Impact Investing
Investments in New Recycling Technologies in Italy Are Increasing, but Regulatory Contradictions Must Be Overcome
The Italian waste management industry faces growth obstacles due to regulatory contradictions, and legislative delays in market adaptation. Despite challenges, the sector has seen rising investments in recycling technologies, fueled by ESG-driven financial interest. Streamlined regulations and demand-based incentives for secondary materials are recommended to support sustainable growth.
In Italy, the waste sector is now in a phase of maturity, with stable growth and a consolidated ability to attract investments (an average of 16% per year between 2017 and 2022).

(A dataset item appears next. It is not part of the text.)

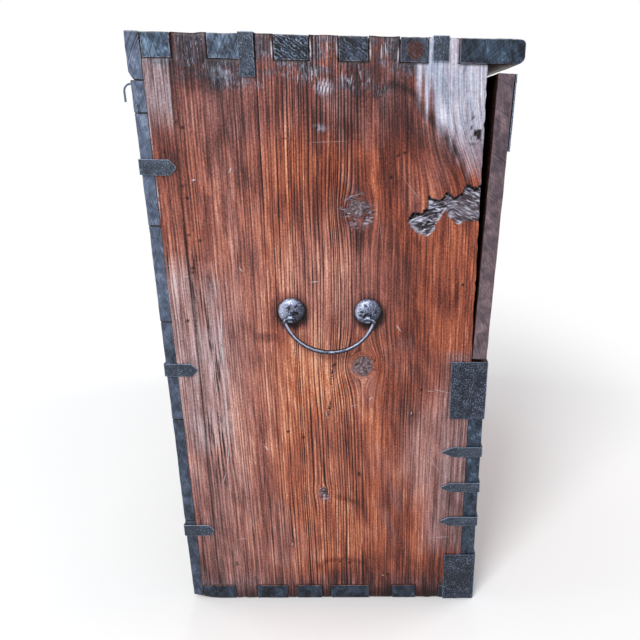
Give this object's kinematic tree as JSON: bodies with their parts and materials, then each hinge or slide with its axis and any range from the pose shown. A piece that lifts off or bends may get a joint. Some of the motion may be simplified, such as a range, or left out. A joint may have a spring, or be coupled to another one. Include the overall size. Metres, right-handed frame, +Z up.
{
  "type": "blanket chest",
  "caption": "Rustic wooden blanket chest with a drop-front flap, box-jointed ends, forged iron straps, a hinged hasp and bail handles.",
  "frame": {"origin": "on the floor, under the middle of the carcass (boards only, without the overhang)", "axes": "+X along the width, the front faces -Y, +Z up; the pictured end is the -X end"},
  "size_m": [0.936, 0.5072, 0.848],
  "materials": {
    "lacquered_pine": "worn reddish-brown lacquer on ridged pine",
    "weathered_pine": "bare weathered end grain and boards",
    "forged_iron": "blackened, hammered and worn"
  },
  "bodies": {
    "case": {"top_board": "lacquered_pine", "floor_board": "lacquered_pine", "left_end_board": "lacquered_pine", "left_end_strip": "lacquered_pine", "right_end_board": "lacquered_pine", "right_end_strip": "lacquered_pine", "lower_front_board": "lacquered_pine", "back_rail": "weathered_pine", "back_board_1": "weathered_pine", "back_board_2": "weathered_pine", "back_board_3": "weathered_pine", "back_board_4": "weathered_pine", "back_board_5": "weathered_pine", "back_board_6": "weathered_pine", "left_hinge_case_leaf": "forged_iron", "middle_hinge_case_leaf": "forged_iron", "right_hinge_case_leaf": "forged_iron", "hinge_pins": "forged_iron", "hasp_strap": "forged_iron", "hasp_pin": "forged_iron", "left_upper_corner_iron": "forged_iron", "right_upper_corner_iron": "forged_iron", "left_bottom_corner_iron": "forged_iron", "right_bottom_corner_iron": "forged_iron", "left_corner_strap_1": "forged_iron", "left_corner_strap_2": "forged_iron", "left_corner_strap_3": "forged_iron", "right_corner_strap_1": "forged_iron", "right_corner_strap_2": "forged_iron", "right_corner_strap_3": "forged_iron", "left_back_strap_1": "forged_iron", "left_back_strap_2": "forged_iron", "left_back_strap_3": "forged_iron", "right_back_strap_1": "forged_iron", "right_back_strap_2": "forged_iron", "right_back_strap_3": "forged_iron", "left_top_strap": "forged_iron", "right_top_strap": "forged_iron", "left_broken_strap": "forged_iron", "left_handle_rosettes": "forged_iron", "right_handle_rosettes": "forged_iron", "handle_eyes": "forged_iron", "back_hook": "forged_iron", "back_staple": "forged_iron", "case_nails": "forged_iron"},
    "flap": {"flap_board": "lacquered_pine", "left_hinge_flap_leaf": "forged_iron", "middle_hinge_flap_leaf": "forged_iron", "right_hinge_flap_leaf": "forged_iron", "lock_plate": "forged_iron", "lock_staple": "forged_iron", "left_flap_corner_plate": "forged_iron", "right_flap_corner_plate": "forged_iron", "flap_nails": "forged_iron"},
    "hasp": {"hasp": "forged_iron"},
    "left_bail": {"left_bail": "forged_iron"},
    "right_bail": {"right_bail": "forged_iron"}
  },
  "joints": [
    {"name": "flap_hinge", "type": "hinge", "parent": "case", "child": "flap", "pos_m": [0, -0.2308, 0.419], "axis": [1, 0, 0], "range_deg": [-1.8, 172]},
    {"name": "hasp_hinge", "type": "hinge", "parent": "case", "child": "hasp", "pos_m": [0, -0.2528, 0.8365], "axis": [1, 0, 0], "range_deg": [0, 270]},
    {"name": "left_bail_swing", "type": "hinge", "parent": "case", "child": "left_bail", "pos_m": [-0.463, -0.0065, 0.484], "axis": [0, 1, 0], "range_deg": [-10, 175]},
    {"name": "right_bail_swing", "type": "hinge", "parent": "case", "child": "right_bail", "pos_m": [0.463, -0.0065, 0.484], "axis": [0, -1, 0], "range_deg": [-10, 175]}
  ]
}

However, obstacles to the growth of the industry in Italy persist due to a legislative framework that creates uncertainty and discourages investments and that is characterized by contradictions in the distribution of competences between the State, Regions and Authorities, by the uncertain definition of the perimeter of ARERA regulation and by the slowness of the legislation in incorporating market innovations.
These are just some of the findings that emerged from the report of the Observatory on the Recycling and Waste Industry of Agici, present in Rimini as part of Ecomondo, the international fair dedicated to the green economy and the circular economy. However, the analysis also highlighted how in recent years there has been a trend to invest in new recycling technologies in Italy, linked to the growing interest of the financial world, which is investing in the waste sector also driven by the demand for green investments with a focus on ESG objectives.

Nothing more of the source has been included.